С одной стороны, война способствует лжи, оправдывает ее. На войне лгать — правильно и похвально, это называется военной хитростью. На войне есть враг, и обмануть его не грех. А дезинформируя врага, командование охотно дезинформирует и своих сограждан, ставших теперь бойцами: рассказывает им небылицы о вражьих зверствах, скрывает свои неудачи и потери, придумывает якобы одержанные победы. Ложь «во спасение» (во чье?) из мелкого частного прегрешения становится социальным институтом, скрепой общества, извиняюсь за выражение.

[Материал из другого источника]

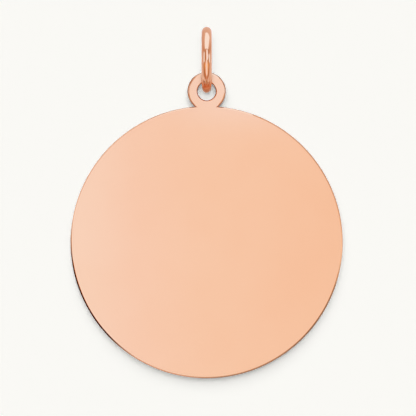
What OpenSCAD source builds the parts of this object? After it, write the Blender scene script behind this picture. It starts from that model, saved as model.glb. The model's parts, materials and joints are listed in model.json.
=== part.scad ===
// Disc charm: a plain round plate with an eye at its top, hung from a ring of wire.
//
// It is drawn as it hangs. Up is +Z, and the plate stands in the XZ plane with its
// face towards -Y. The ring stands in the YZ plane, edge on to the face. The origin
// is the top of the ring's inside, where a chain or a clasp carries the charm.
// All sizes are in millimetres.

/* [Plate] */
// Diameter of the disc
disc_d = 19; // [14:0.5:30]
// Thickness of the sheet that the disc and its eye are cut from
sheet_t = 0.46; // [0.36:0.02:0.8]
// Radius that polishing leaves along the outer edges of the sheet
edge_r = 0.1; // [0.04:0.01:0.16]

/* [Eye] */
// Outer diameter of the eye
eye_d = 2.68; // [2.5:0.02:3.2]
// Diameter of the hole through the eye
hole_d = 1.28; // [1.2:0.02:1.4]
// Height of the hole's centre above the top of the disc
hole_rise = 1.04; // [0.95:0.01:1.2]
// Radius along the edges of the hole
hole_edge_r = 0.06; // [0.02:0.01:0.12]

/* [Jump ring] */
// Outer diameter of the ring
ring_od = 4.66; // [4.4:0.02:6]
// Diameter of its wire
wire_d = 0.73; // [0.5:0.01:0.8]
// Gap left between the wire and the top of the hole that hangs on it
hang_gap = 0.06; // [0.04:0.01:0.15]

/* [Hidden] */
$fn = 120;

rose_gold = [0.95, 0.75, 0.64];

ring_mid_r = (ring_od - wire_d) / 2;
ring_z = wire_d / 2 - ring_mid_r;
hole_z = ring_z - ring_mid_r + wire_d / 2 + hang_gap - hole_d / 2;
disc_z = hole_z - hole_rise - disc_d / 2;

// One half of the cut through a flat round of sheet, from its inner to its outer
// radius. The middle of the sheet lies on the X axis. An inner radius of 0 leaves
// the round whole.
module round_section(inner_r, outer_r, inner_edge_r) {
    full_from = inner_r > 0 ? inner_r + inner_edge_r : 0;
    // Where the sheet has its full thickness, between the rounded edges
    translate([full_from, -sheet_t / 2])
        square([outer_r - edge_r - full_from, sheet_t]);
    // The straight wall of the outer edge
    translate([full_from, edge_r - sheet_t / 2])
        square([outer_r - full_from, sheet_t - 2 * edge_r]);
    for (side = [-1, 1])
        translate([outer_r - edge_r, side * (sheet_t / 2 - edge_r)])
            circle(r = edge_r);
    if (inner_r > 0) {
        // The straight wall of the hole
        translate([inner_r, inner_edge_r - sheet_t / 2])
            square([outer_r - edge_r - inner_r, sheet_t - 2 * inner_edge_r]);
        for (side = [-1, 1])
            translate([full_from, side * (sheet_t / 2 - inner_edge_r)])
                circle(r = inner_edge_r);
    }
}

// A flat round of sheet that faces along Y, with its centre at the height z
module sheet_round(z, inner_r, outer_r, inner_edge_r) {
    translate([0, 0, z])
        rotate([90, 0, 0])
            rotate_extrude()
                round_section(inner_r, outer_r, inner_edge_r);
}

// The plate: the disc and its eye, cut from one sheet
module disc() {
    color(rose_gold)
        union() {
            sheet_round(disc_z, 0, disc_d / 2, 0);
            sheet_round(hole_z, hole_d / 2, eye_d / 2, hole_edge_r);
        }
}

// The ring: round wire, closed without a gap
module jump_ring() {
    color(rose_gold)
        translate([0, 0, ring_z])
            rotate([0, 90, 0])
                rotate_extrude()
                    translate([ring_mid_r, 0])
                        circle(d = wire_d);
}

disc();
jump_ring();
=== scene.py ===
# %% [markdown]
# A disc charm in rose gold.
# A charm like this is the plainest thing that a jeweller makes: a round plate stamped from thin sheet,
# with a small eye left standing at its top, and a ring of wire through the eye. Nothing hides poor work
# on it. The eye of whoever looks at it goes to three things, and this lesson is about those three: the
# softened edge of the sheet, the way one colour drifts across a flat polished face, and the streaks of
# light and dark that a round wire gathers from a whole room.
# The construction model comes first. It is loaded as a fixed frame, and every piece made here is worked
# out from its boxes and its joint, so nothing has to be fitted by eye.

# %% Load the frame
import json
import math

import bmesh
import bpy
import numpy as np
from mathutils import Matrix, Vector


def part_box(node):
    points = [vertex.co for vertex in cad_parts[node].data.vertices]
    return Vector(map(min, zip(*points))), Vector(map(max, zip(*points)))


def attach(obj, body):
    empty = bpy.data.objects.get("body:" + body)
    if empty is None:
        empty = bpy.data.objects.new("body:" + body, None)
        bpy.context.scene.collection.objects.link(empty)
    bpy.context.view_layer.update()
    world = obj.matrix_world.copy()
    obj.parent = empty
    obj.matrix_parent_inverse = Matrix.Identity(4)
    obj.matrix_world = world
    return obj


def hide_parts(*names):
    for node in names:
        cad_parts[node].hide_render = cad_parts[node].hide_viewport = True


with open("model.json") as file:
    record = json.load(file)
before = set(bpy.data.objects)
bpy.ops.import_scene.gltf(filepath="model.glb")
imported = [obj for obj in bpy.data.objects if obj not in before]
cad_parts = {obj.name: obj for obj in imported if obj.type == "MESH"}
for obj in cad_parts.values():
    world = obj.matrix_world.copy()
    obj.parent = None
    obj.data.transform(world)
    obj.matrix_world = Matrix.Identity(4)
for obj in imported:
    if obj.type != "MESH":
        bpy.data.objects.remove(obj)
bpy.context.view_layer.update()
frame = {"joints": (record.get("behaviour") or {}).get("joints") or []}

# %% [markdown]
# Sizes.
# The charm hangs with its face towards -Y and its top towards +Z, and the ring stands edge on to the
# face. Most sizes can be read from the two boxes: the disc is as wide as its box, its centre lies one
# radius above the lowest point, and the eye turns about the hinge, which is the centre of the hole. Only
# what a box can't tell is stated: the hole's radius and the roundings that polishing leaves.

# %% Read the sizes
MM = 0.001
HOLE_R = 0.64 * MM
EDGE_R = 0.10 * MM
HOLE_EDGE_R = 0.06 * MM

plate_low, plate_high = (np.array(corner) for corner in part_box("disc"))
ring_low, ring_high = (np.array(corner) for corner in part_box("jump_ring"))
hole_z = frame["joints"][0]["pos_m"][2]

sheet_half = (plate_high[1] - plate_low[1]) / 2
disc_r = (plate_high[0] - plate_low[0]) / 2
disc_z = plate_low[2] + disc_r
eye_r = plate_high[2] - hole_z
eye_rise = hole_z - disc_z

wire_r = (ring_high[0] - ring_low[0]) / 2
ring_z = (ring_high[2] + ring_low[2]) / 2
ring_mid_r = (ring_high[2] - ring_low[2]) / 2 - wire_r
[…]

С другой стороны, война вспыхивает тогда, когда люди не могут договориться, — а это случается не из-за абсолютно непримиримых интересов (таких не бывает, интересы всегда можно как-то уравновесить и обменять), а из-за абсолютной утраты доверия. В словах и поступках друг друга люди и целые народы начинают видеть не просто недружественные выпады, а ложь и предательство, против которых уговоры и договоры бесполезны — надо отвечать насилием… а также ответной ложью и предательством. Самый страшный и самый ненавистный персонаж на войне — не просто враг, а шпион, изменник, враг-лжец. С врагом можно примириться, с изменником нет; их ищут и находят, их становится все больше, снежный ком лжи катится и разрастается, и ничто не может его остановить, пока он не растает, пока не сгорят в военном огне сами участники процесса.